Vignette su Maometto, arrestati sette aspiranti assassini

Vivevano in Irlanda perfettamente in regola da rifugiati politici, sfuggiti a persecuzioni vere o presunte nei loro Paesi d’origine, il Marocco e lo Yemen. Ma avevano un programma un po’ diverso da quelli degli onesti lavoratori immigrati nell’isola verde per sostenerne un boom economico da tempo esaurito: progettavano un assassinio. E non uno qualsiasi. La loro vittima designata era Lars Vilks, il vignettista svedese che nel 2007 aveva ricevuto minacce di morte per aver disegnato Maometto con il corpo di un cane.
Per questo la Garda, la polizia irlandese, ha arrestato ieri quattro uomini e tre donne in due distinte operazioni nelle città di Waterford e di Cork, nel sud dell’isola.
Sulla testa di Vilks, che vive sotto sorveglianza della polizia in una zona remota della Svezia, Al Qaida aveva posto tre anni fa una taglia di 100mila dollari. Abu Omar Al Baghdadi, leader di una sezione irachena dell’organizzazione terroristica islamica, aveva promesso in un messaggio audio postato su un sito internet un premio extra di ulteriori 50mila dollari qualora il vignettista fosse stato «sgozzato come un agnello». Altri 50mila dollari venivano messi poi a disposizione di chi avesse messo fine ai giorni di Ulf Johansson, il direttore del giornale svedese Nerikes Allehanda, che aveva pubblicato la vignetta bollata come blasfema.

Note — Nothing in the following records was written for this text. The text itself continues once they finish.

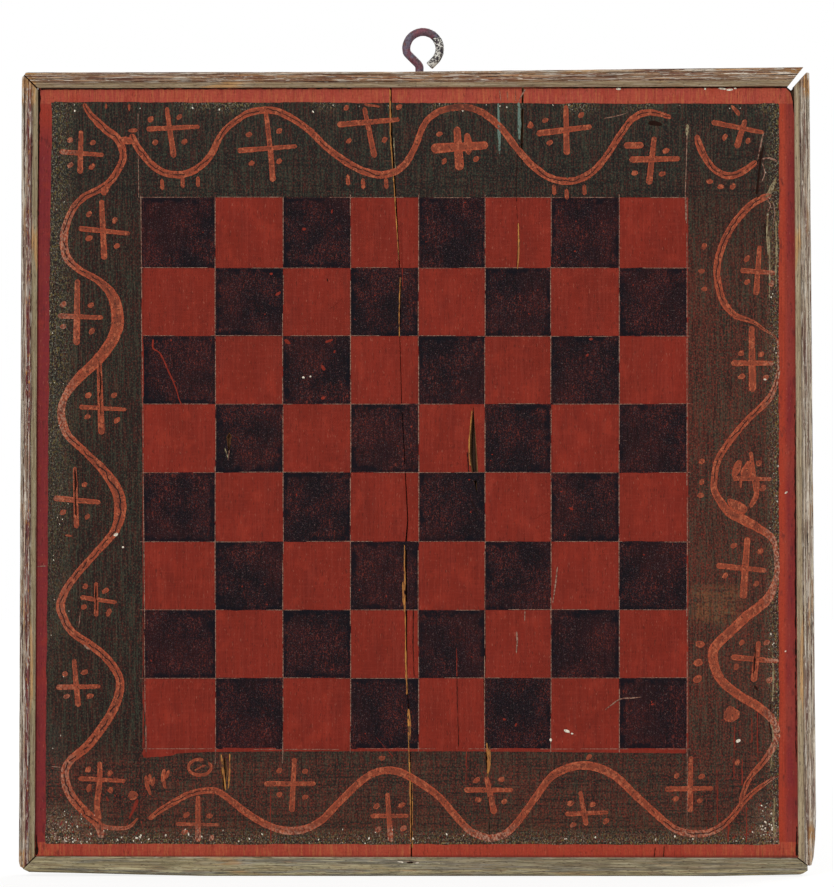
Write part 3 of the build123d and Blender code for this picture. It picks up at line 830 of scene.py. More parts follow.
# Each cross: the upright's points and width, the bar's ends and width, and its dots.
CROSSES = (
    (((-191.5, -46), (-192, -70.5)), 2.8, ((-203.5, -58), (-178.5, -60)), 2.8,
     ((-197.5, -51.5), (-185, -53), (-197.5, -65.5), (-185.5, -66.5))),
    (((-143.5, -33), (-139.5, -61.5)), 2.8, ((-155, -45.5), (-125, -44)), 2.8,
     ((-152.5, -40), (-150, -53), (-133.5, -52.5), (-136.5, -38.5))),
    (((-88, -36), (-85.5, -57), (-84, -75)), 2.8, ((-104, -57.5), (-70.5, -55)), 2.8,
     ((-97.5, -48.5), (-80.5, -46.5), (-96, -64.5), (-80.5, -63.5))),
    (((-33, -33), (-27, -61.5)), 2.8, ((-48, -43), (-13, -40)), 3.1,
     ((-41.5, -52), (-21.5, -51.5), (-43, -33.5), (-13.5, -33))),
    (((19, -44), (20.5, -68.5)), 4.4, ((4.5, -56.4), (36.5, -54.4)), 5.4,
     ((9.2, -48.2), (11.8, -63.4), (29.8, -62.2))),
    (((80, -32), (80.5, -60)), 3.1, ((63.5, -48), (94.5, -44)), 3.4,
     ((68.5, -40.5), (71, -53), (88.5, -37.5), (60, -43.5))),
    (((129.5, -49.5), (126.5, -76.5)), 3.1, ((115.5, -62.5), (144, -62)), 3.4,
     ((118.5, -70), (134, -70.5), (136, -57.5))),
    (((180.5, -40), (175.5, -56)), 3.1, ((161.5, -41.5), (191, -47.5)), 2.8, ((169, -50), (182, -52))),
    (((188.5, -110.5), (186.5, -138.5)), 2.8, ((177.5, -124.5), (197.5, -126)), 2.8,
     ((181.5, -118), (181.5, -131), (195, -132))),
    (((184, -155.5), (184.5, -192.5)), 3.6, ((172.5, -176.5), (196.5, -176.5)), 3.1,
     ((178, -171), (189.5, -171.5), (178.5, -184), (192, -184.5))),
    (((183.5, -226), (185.5, -241.5), (186.6, -249)), 2.5, ((173.5, -241), (195.5, -241.5)), 2.5,
     ((188, -232.5), (190.5, -246.5))),
    (((181.7, -273.8), (179.2, -308.4)), 3.7, ((164.2, -289.8), (192.2, -292.6)), 3.1,
     ((174, -278.6), (188.9, -281.8), (169.1, -295.5), (186.6, -300))),
    (((188, -332), (185, -355)), 3.1, ((172.5, -341), (199, -343.5)), 3.1,
     ((178.5, -333), (192.5, -333), (175.5, -346.5), (194, -354))),
    (((-180, -85), (-178.5, -118.5)), 3.1, ((-193, -101), (-164, -104)), 2.8,
     ((-187, -93), (-172.5, -96.5), (-187, -106.5), (-171.5, -111))),
    (((-193.5, -129.5), (-194, -166.5)), 3.4, ((-204.5, -150), (-179, -151)), 2.8,
     ((-201.5, -143.5), (-186, -144), (-201.5, -156), (-185.5, -158.5))),
    (((-181.5, -172.5), (-180, -216.5)), 3.1, ((-192.5, -201), (-166, -202.5)), 2.5,
     ((-187.5, -194.5), (-173, -194.5), (-188, -206.5), (-171.5, -208.5))),
    (((-195, -234.5), (-194, -269)), 2.5, ((-207, -252), (-180.5, -254.5)), 3.1,
     ((-189.5, -244.5), (-201.5, -260), (-188, -262.5))),
    (((-183, -299), (-183, -318.5)), 2.2, ((-192, -307.5), (-171.5, -310.5)), 2.5,
     ((-189, -301.5), (-178, -304), (-190, -313), (-176, -316))),
    (((-195.5, -342), (-193, -369)), 2.8, ((-205.5, -358), (-180.5, -357.5)), 2.8,
     ((-200.5, -350.5), (-189.5, -349.5), (-199.5, -363), (-186.5, -363))),
    (((-181, -399.5), (-181, -410), (-182.5, -423.5), (-181.5, -433.5)), 3.1,
     ((-193, -409), (-166.5, -410.5)), 2.5,
     ((-187.5, -404), (-175.5, -406), (-187, -414.5), (-175, -415.5))),
    (((-126, -418.5), (-126, -444.5)), 2.8, ((-138.5, -434.5), (-114, -435)), 2,
     ((-132.5, -429.5), (-119.5, -430), (-133.5, -439), (-118.5, -442.5))),
    (((-72, -397.5), (-73.5, -428)), 2.8, ((-89, -412), (-60, -412)), 2.8,
     ((-80.5, -404.5), (-66, -405), (-80.5, -418), (-66, -419.5))),
    (((-20, -417), (-18, -444.5)), 2.8, ((-29.5, -430), (-8, -430)), 2.5,
     ((-26, -424.5), (-12, -424), (-25, -437.5), (-11, -437))),
    (((35.5, -408), (40, -429)), 3.1, ((23, -415.5), (50.5, -415.5)), 2.8,
     ((30, -410), (44, -409.5), (31, -421), (45.5, -422))),
    (((88, -416), (91.5, -435.5)), 2.5, ((79.5, -429), (104, -428)), 2.5,
     ((82.5, -423), (95, -423.5), (84, -435), (102.5, -433))),
    (((150, -396.5), (149.5, -428)), 2.8, ((135.5, -415), (162.5, -414.5)), 2.8,
     ((142, -407.5), (156, -408), (141.5, -420.5), (155, -421.5))))

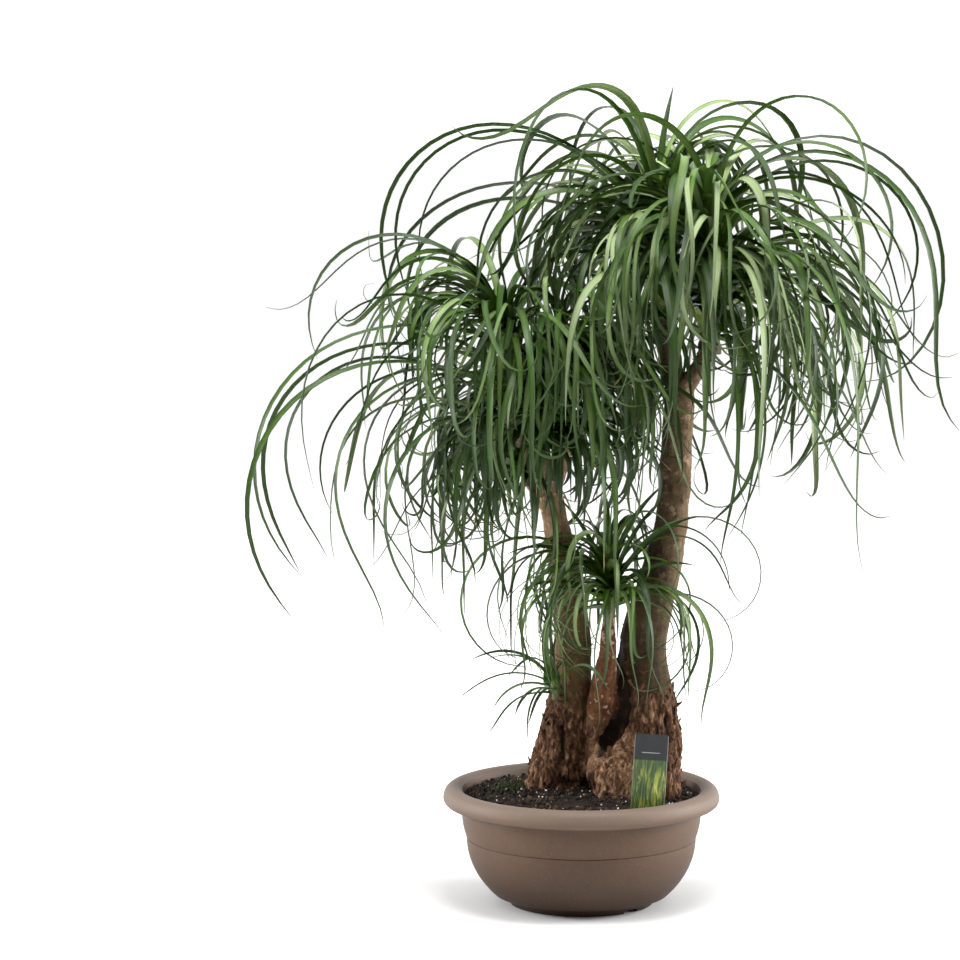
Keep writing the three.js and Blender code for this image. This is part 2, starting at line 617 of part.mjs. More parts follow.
// The first try that is clear of the other heads. Early tries also keep off the head's own leaves, but outer
// leaves don't.
function firstClear(head, headNumber, place, placed, obstacles) {
  let fallback = null;
  for (let attempt = 0; attempt < TRIES; attempt++) {
    if (fallback && attempt >= OWN_TRIES) return fallback;
    const blade = bladeOf(headNumber, grownLeaf(head, headNumber, place, attempt));
    if (!PLANT_BOX.containsBox(blade.box) || !clearOfOthers(blade, placed, obstacles)) continue;
    const outer = place < OUTER_LEAVES[headNumber].length;
    const crossed = placed.some(
      (other) => other.headNumber === headNumber && near(blade, other, OWN_GAP * head.width, 1),
    );
    if (outer || !crossed) return blade;
    fallback ??= blade;
  }
  return fallback;
}

const pot = potSolid();
const trunk = trunkSolid();
const label = labelSolid();
const soil = soilSolid([trunkSolid(SEAT_GAP), labelSolid(SEAT_GAP)]);
const heads = growHeads([trunk, label, pot, soil]);

const palm = new THREE.Group();
palm.name = "ponytail_palm";
palm.add(meshOf("pot", pot, "pot"));
palm.add(meshOf("soil", soil, "soil"));
palm.add(meshOf("trunk", trunk, "bark"));
palm.add(meshOf("label", label, "label"));
heads.forEach((solid, i) => palm.add(meshOf(HEADS[i].name, solid, "leaf")));

export default palm;
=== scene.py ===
"""The looks of a potted ponytail palm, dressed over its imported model. Metres, +Z up."""

import math
import random

import bmesh
import bpy
import numpy as np
from mathutils import Euler, Matrix, Vector, noise
from mathutils.bvhtree import BVHTree
from mathutils.kdtree import KDTree


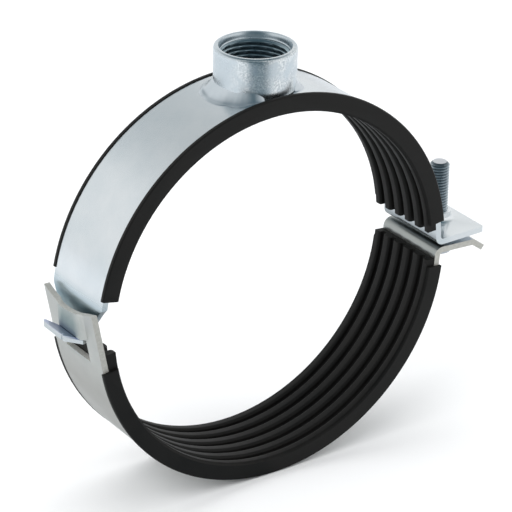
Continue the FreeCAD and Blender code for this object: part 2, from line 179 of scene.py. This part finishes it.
def maths(tree, operation, a, b):
    """A sum, product or the like of two numbers."""
    node = tree.nodes.new("ShaderNodeMath")
    node.operation = operation
    tree.links.new(a, node.inputs[0])
    tree.links.new(b, node.inputs[1])
    return node.outputs["Value"]


def within(tree, source, *limits):
    """1 inside a box with soft sides and 0 outside.

    Each limit is an axis, the value where the mask is 0 and the value where it is 1, in millimetres.
    """
    split = tree.nodes.new("ShaderNodeSeparateXYZ")
    tree.links.new(source, split.inputs["Vector"])
    mask = None
    for axis, none, full in limits:
        step = between(tree, split.outputs[axis], none * MM, full * MM, 0.0, 1.0)
        mask = step if mask is None else maths(tree, "MULTIPLY", mask, step)
    return mask


def radius_about(tree, source, x_mm):
    """Distance from the upright axis at x_mm."""
    moved = vector_op(tree, "SUBTRACT", source, (x_mm * MM, 0.0, 0.0))
    return vector_op(tree, "LENGTH", vector_op(tree, "MULTIPLY", moved, (1.0, 1.0, 0.0)))


def bump(tree, height, strength, distance):
    """Tilts the surface as if height, from 0 to 1, stood distance metres proud."""
    node = tree.nodes.new("ShaderNodeBump")
    node.inputs["Strength"].default_value = strength
    node.inputs["Distance"].default_value = distance
    tree.links.new(height, node.inputs["Height"])
    return node.outputs["Normal"]


def painted_light_patch(colour, *limits, duller=0.0):
    """A patch of painted light or shade on the plating: its colour, the box that it lies in and how much
    rougher it is.
    """
    return colour, limits, duller


def zinc_plate(name, dull, bright, gloss, grain, grain_size, painted_patches=()):
    """Zinc-plated steel: cloudy plating, fine rolling grain along the sheet and a soft gloss.

    gloss is its lowest and highest roughness. Each patch of painted light or shade lies over the ones before
    it.
    """
    mat, tree, shader, xyz = new_material(name)
    cloud = noise(tree, xyz, 38.0, 4.0, 0.6)
    fine = noise(tree, stretched(tree, xyz, grain), grain_size, 3.0, 0.6)
    tint = colour_mix(tree, between(tree, cloud, 0.3, 0.72, 0.0, 1.0), dull, bright)
    rough = between(tree, cloud, 0.25, 0.75, gloss[1], gloss[0])
    for colour, limits, duller in painted_patches:
        mask = within(tree, xyz, *limits)
        tint = colour_mix(tree, mask, tint, colour)
        rough = maths(tree, "ADD", rough, between(tree, mask, 0.0, 1.0, 0.0, duller))
    tree.links.new(tint, shader.inputs["Base Color"])
    tree.links.new(rough, shader.inputs["Roughness"])
    shader.inputs["Metallic"].default_value = 1.0
    tree.links.new(bump(tree, fine, 0.10, 0.00005), shader.inputs["Normal"])
    return mat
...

Sembra che i sette arabi arrestati in Irlanda, di età compresa tra i 25 e i 50 anni, avessero preso molto sul serio l’offerta di Al Qaida. Ma la polizia era da tempo sull’avviso, tanto che è passata all’azione «tenendosi in stretto contatto con le polizie di vari Paesi europei e americani». Gli arresti sono stati motivati con il reato di cospirazione volta all’uccisione di una persona in una non meglio precisata «altra giurisdizione». In questo caso, in un altro Paese, la Svezia.
Le pericolose intenzioni dei sette arrestati in Irlanda sono state considerate con molta serietà anche perché esistono precedenti inquietanti. Il più recente dei quali riguarda Kurt Westergaard, il disegnatore danese del quotidiano Jyllands Posten che nel 2005 aveva scatenato furibonde manifestazioni di protesta di musulmani in mezzo mondo per aver disegnato una serie di vignette che ritraevano Maometto con una bomba sul turbante. Westergaard, come in seguito Vilks, dovette rassegnarsi a una vita da recluso per sfuggire a numerose minacce di morte che si rivelarono concretissime nello scorso gennaio, quando un somalo fu bloccato dalla polizia quando era già riuscito a penetrare nella sua casa brandendo un’ascia. Anche sulla testa di Westergaard era stata posta una ricca taglia dagli estremisti islamici.
E sul fatto che certa gente non scherzi ci sono pochi dubbi. Il caso terribile del regista olandese Theo Van Gogh, massacrato a coltellate per la strada ad Amsterdam da un giovane immigrato marocchino nel 2004, è esemplare. La «colpa» di Van Gogh era quella di aver girato un cortometraggio, Submission, che denunciava le violenze comunemente inflitte alle donne nel mondo musulmano.

Nel film recitava la rifugiata somala Ayaan Hirsi Ali, anch’essa fatta oggetto di esplicite minacce di morte che la spinsero, dopo essere diventata cittadina olandese e parlamentare nel suo Paese di adozione, a fuggire negli Stati Uniti, dove tuttora vive. E anche questa tragica vicenda personale ha un evidente significato.